L’amore e la violenza non sono due facce della stessa medaglia, a differenza di quanto canta uno degli album dei sempre audaci Baustelle. A non essere d’accordo con la band “oscenamente pop” di Montepulciano è Max Felicitas, ospite a la Zanzara, lo show radiofonico di Giuseppe Cruciani e David Parenzo. L’attore di film per adulti ha sfoderato l’arnese – la lingua, s’intende – per sciorinare una colorita invettiva contro la guerra e il riarmo: “Mi chiedo come possa pensare la gente di spendere soldi pubblici per riarmarsi, nel 2025”. “È a scopo di deterrenza”, obietta Parenzo, “Ma deterrenza contro cosa”, risponde Felicitas. Alla prospettiva della spesa militare Felicitas antepone una singolare lettura “dionisiaca” del volere dei cittadini europei e degli italiani in primis. L’attore non parla infatti della solita ode all’amore libero di ciccioliniana memoria, ma ribatte piuttosto con un realismo terra terra, che fa i conti con le pulsioni più basiche delle persone: “Siamo in Italia, noi italiani vogliamo bere, mangiare, divertirci e scopare”.

Felicitas passa poi a sparare a zero sulla classe politica colpevole, secondo lui, di prendere scelte sbagliate sulla pelle dei cittadini: “La storia ci ha insegnato che la guerra crea problemi solo a famiglie, bambini e a gente che non centra un cazzo”. Si scaglia quindi contro il ministro della Difesa Guido Crosetto – “Diciamogli di prendere un fucile e andare lui sul fronte a spararsi” – e contro la classe politica in generale – “La mia proposta è questa. In Europa devono armare i politici e mandare loro in guerra. Anche se loro si ammazzano nessuno piange” – suscitando più volte lo “sdegno” di Parenzo, che suona come da copione l’altra campana.

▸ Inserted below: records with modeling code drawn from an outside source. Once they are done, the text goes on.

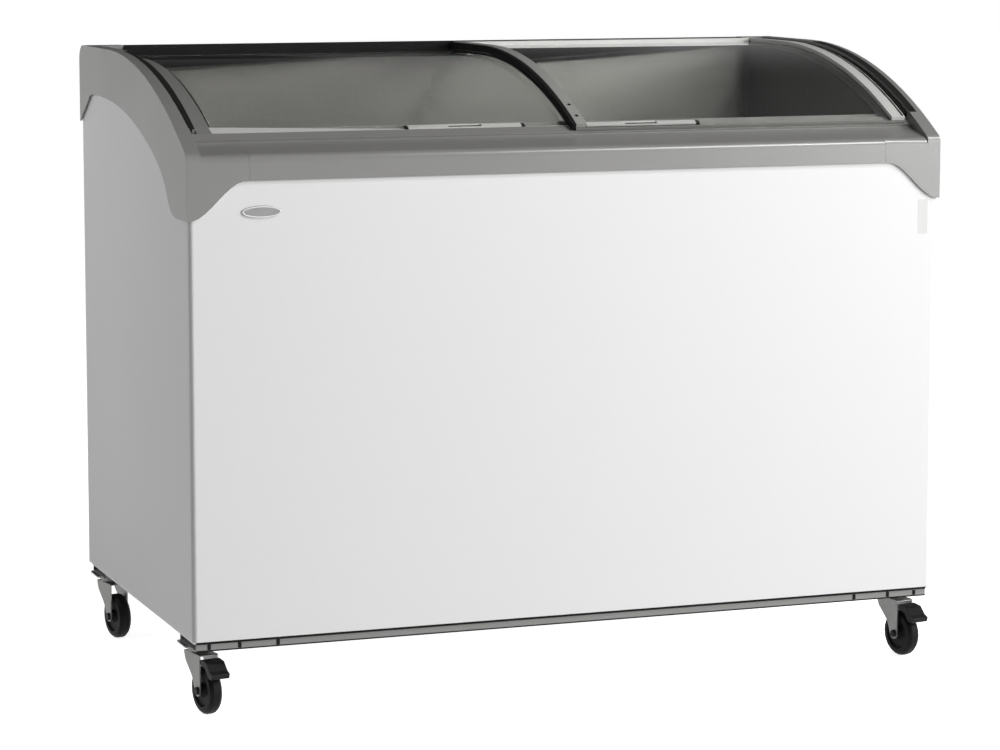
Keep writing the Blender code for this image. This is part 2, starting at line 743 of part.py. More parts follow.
def make_upper_lid():
    """Right lid, in the upper track: profiles bonded on the glass, and a seal at its left edge."""
    left, right = UPPER_LID_LEFT, UPPER_LID_RIGHT
    strip_right, inner_right = left + 0.018, right - 0.024
    raised = curved_strip(RAISED_DEPTH, UPPER_GLASS_DEPTH - GAP, UPPER_LID_ANGLE, UPPER_LID_REAR)
    flat = curved_strip(OUTER_PROFILE_DEPTH, UPPER_GLASS_DEPTH - GAP, UPPER_LID_ANGLE,
                        UPPER_LID_REAR)
    outer = finish(prism("upper_lid_outer_profile", flat, "side", inner_right, right), "light_trim")
    centre = finish(prism("upper_lid_centre_profile", raised, "side", left, strip_right),
                    "light_trim")
    rear_y = UPPER_LID_REAR - UPPER_REAR_PROFILE_WIDTH
    rear = finish(bevel(box("upper_lid_rear_profile",
                            (strip_right + GAP, rear_y, TOP - UPPER_FRAME_BOTTOM),
                            (inner_right - GAP, UPPER_LID_REAR, TOP - RAISED_DEPTH)),
                        0.0015, 2), "light_trim")
    pane = curved_strip(UPPER_GLASS_DEPTH, UPPER_GLASS_DEPTH + GLASS_THICKNESS,
                        UPPER_LID_ANGLE, rear_y - GAP)
    glass = finish(round_shading(prism("upper_lid_glass", pane, "side",
                                       left, right)), "glass")
    blade = curved_strip(RAISED_DEPTH + 0.001, SEAL_BOTTOM_DEPTH, UPPER_LID_ANGLE, UPPER_LID_REAR)
    seal = finish(prism("upper_lid_seal", blade, "side", left - 0.0055, left - GAP), "black_rubber")
    handle = make_handle("upper_lid_handle", 0.038, UPPER_LID_ANGLE, UPPER_GLASS_DEPTH)
    parent_to(new_empty("upper_lid", (0, 0, TOP)), outer, centre, rear, glass, seal, handle)


# ---------------------------------------------------------------- front panel trimmings

def make_badge():
    """A blank oval plate at the upper left of the front."""
    steps = 24
    oval = [(0.0315 * math.cos(math.tau * k / steps), 0.0095 * math.sin(math.tau * k / steps))
            for k in range(steps)]
    outline = [(-0.521 + x, 0.790 + z) for x, z in oval]
    badge = prism("badge_plate", outline, "front", -0.3478, CABINET_FRONT - GAP)
    return finish(round_shading(badge), "zinc")


# ---------------------------------------------------------------- machine bay and rear

def make_grille():
    """Ventilation grille of the machine bay, behind the opening in the rear panel."""
    grille = box("rear_grille", GRILLE_LOW, GRILLE_HIGH)
    slots = box("grille_slots", (0.375, 0.32, 0.205), (0.605, 0.35, 0.211), CUTTERS)
    repeat = slots.modifiers.new("rows", "ARRAY")
    repeat.count = 12
    repeat.use_relative_offset = False
    repeat.use_constant_offset = True
    repeat.constant_offset_displace = (0.0, 0.0, 0.014)
    repeat.use_merge_vertices = False
    cut(grille, slots)
    for name, x, radius in (("knob_hole", KNOB_X, 0.0045), ("gland_hole", GLAND_X, 0.0065)):
        cut(grille, cylinder(name, radius, (x, 0.32, CONTROLS_Z), (x, 0.35, CONTROLS_Z),
                             16, CUTTERS))
    return finish(grille, "black_plastic")


def stand_on_rear(obj, x):
    """Turn a piece made along Z so that it points out of the rear, just clear of the grille."""
    obj.rotation_euler = (math.radians(-90), 0.0, 0.0)
    obj.location = (x, GRILLE_HIGH[1] + GAP, CONTROLS_Z)
    return obj


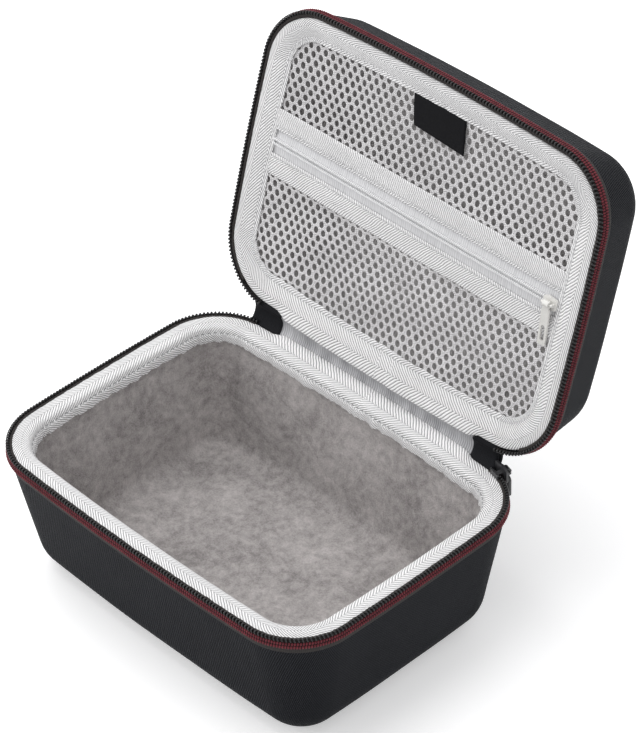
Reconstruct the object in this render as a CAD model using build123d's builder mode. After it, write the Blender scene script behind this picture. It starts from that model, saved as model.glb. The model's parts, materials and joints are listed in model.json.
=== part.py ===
from build123d import *

import math
import os

# A hard moulded case with a hinged lid, standing open.
# The frame is the case's own: +X along the hinge, +Y to the hinge side, +Z up,
# origin in the middle of the underside. All sizes are in millimetres.

# Outline of the case at the zip, seen from above
case_width = 213.0
case_depth = 154.0
corner_radius = 32.0
side_bow_radius = 1650.0

# Heights and walls
parting_height = 74.0
lid_height = 43.0
base_draft = 10.7
lid_draft = 14.0
base_edge_radius = 20.0
lid_edge_radius = 17.0
cavity_edge_radius = 8.0
rim_depth = 4.2
shell_inset = 1.0
base_wall = 8.6
base_floor = 8.6
lid_wall = 5.1
lid_top = 4.6
lining_thickness = 1.0

# Hinge: the lid turns about one line behind the rear rim
hinge_setback = 0.9
hinge_rise = 4.3
open_angle = 107.6
hinge_patch_width = 12.0
hinge_patch_margin = 1.5
hinge_cloth_thickness = 0.8
hinge_lining_thickness = 0.6
hinge_hem = 6.0
hinge_bulge = 2.0
hinge_lining_bulge = 2.4
hinge_base_fold = 0.5
hinge_lid_fold = 1.3
sewn_gap = 0.1
hinge_step = 16.0
patch_step = 2.5

# Main zip: tape, woven stripe and coil
coil_thickness = 2.0
coil_top = 0.45
coil_bottom = 2.8
tape_thickness = 0.6
tape_bottom = 9.4
stripe_thickness = 0.25
stripe_top = 3.1
stripe_bottom = 6.1
zip_end_inset = 29.0

# Binding over the rims
binding_seat = 3.0
binding_crest_inset = 6.5
binding_crest_depth = 1.5
binding_thickness = 0.8
binding_shoulder = 1.4
binding_brow_run = 1.5
binding_brow_drop = 0.4
binding_back_run = 2.8
binding_back_drop = 0.5
binding_turn_run = 0.5
binding_turn_rise = 1.1
lid_binding_back_run = 3.0
base_binding_reach = 13.0
lid_binding_inset = 15.0
lid_binding_shift = 4.5

# Lid pocket: mesh panels, tapes and a small zip
mesh_thickness = 0.8
mesh_margin = 5.0
mesh_gap_long = 4.0
mesh_gap_short = 2.6
mesh_pitch = 7.3
mesh_row = 3.45
band_width = 10.6
band_thickness = 0.7
pocket_line = -4.6
pocket_tape_width = 7.2
pocket_tape_thickness = 0.6
pocket_coil_width = 1.3
pocket_coil_gap = 0.9
pocket_coil_rise = 0.7
pocket_end_inset = 15.5
pocket_tape_end_gap = 0.4
band_lap = 1.8

# Sewn label
label_width = 32.0
label_height = 13.5
label_thickness = 0.6
label_shift = 2.0

# Zip sliders and their pulls
slider_length = 10.0
slider_width = 8.4
slider_tail_width = 6.4
slider_nose_chamfer = 1.0
slider_widest = 1.5
plate_corner = 0.9
plate_thickness = 1.1
plate_clearance = 0.4
inner_plate_length = 6.0
inner_plate_width = 2.6
inner_plate_thickness = 0.9
inner_plate_corner = 0.8
web_thickness = 0.5
web_length = 2.4
bar_diameter = 1.3
bar_reach = 3.2
bar_standoff = 1.9
bar_clearance = 0.08
bar_side_gap = 0.25
eye_wall = 0.9
pull_neck = 2.4
pull_length = 14.0
pull_width = 7.0
pull_thickness = 1.0
pull_hole = 2.4
pull_hole_reach = 8.4
pull_corner = 2.0
slider_turn = 16.0
pocket_slider_length = 8.0
pocket_slider_width = 6.4
pocket_slider_tail_width = 5.2
pocket_slider_park = 4.2
pocket_plate = 0.9
pocket_pull_length = 21.0
pocket_pull_width = 4.6
pocket_pull_slot = 8.0
pocket_pull_slot_width = 2.3
pocket_pull_slot_reach = 15.0
pocket_pull_corner = 1.4
pocket_pull_lean = 8.5

# Where the zip, the hinge patches and the pocket's strips end along the case
zip_end = case_width / 2 - zip_end_inset
patch_end = zip_end - hinge_patch_margin
hinge_half_length = patch_end - hinge_patch_width
pocket_half_length = case_width / 2 - pocket_end_inset
pocket_slider_x = pocket_half_length - pocket_slider_park

# The two frames that the halves are built in: local z runs from the parting
# plane into the half, local +y points to the hinge side.
base_frame = Plane(origin=(0, 0, parting_height), x_dir=(-1, 0, 0), z_dir=(0, 0, -1))
hinge_y = case_depth / 2 + hinge_setback
hinge_z = parting_height + hinge_rise
opening = math.radians(open_angle)


def opened(y, z):
    """Where a point of the closed lid goes when the lid stands open."""
    dy, dz = y - hinge_y, z - hinge_z
    return (
        hinge_y + dy * math.cos(opening) + dz * math.sin(opening),
        hinge_z - dy * math.sin(opening) + dz * math.cos(opening),
    )


lid_frame = Plane(
    origin=(0, *opened(0, parting_height)),
    x_dir=(1, 0, 0),
    z_dir=(0, math.sin(opening), math.cos(opening)),
)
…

Cruciani coglie la palla al balzo per tracciare un parallelo quantomeno singolare, che collega le parole di Felicitas a quelle di Fabio Tamburini, direttore del Sole 24 Ore: “Il tuo pensiero (riferito all’ospite ndr), non è distante a quello tamburiniano. Tamburini dice che quelli che sono a favore della guerra, del riarmo, del dispiegamento di forze in Ucraina, devono essere i primi a trarne le conseguenze”, continua Curciani, che chiude mandando in onda un intervento del direttore: “Un conto è vedere la guerra sulla poltrona, alla televisione, e un conto è farla. Allora credo che chi parla di guerre e riarmo e le ritiene uno strumento di risoluzione dei conflitti debba essere coerente, e cioè andarci prima di tutto lui in guerra. E se per ragioni anagrafiche non se lo può permettere, può mandare i suoi figli e i suoi nipoti”.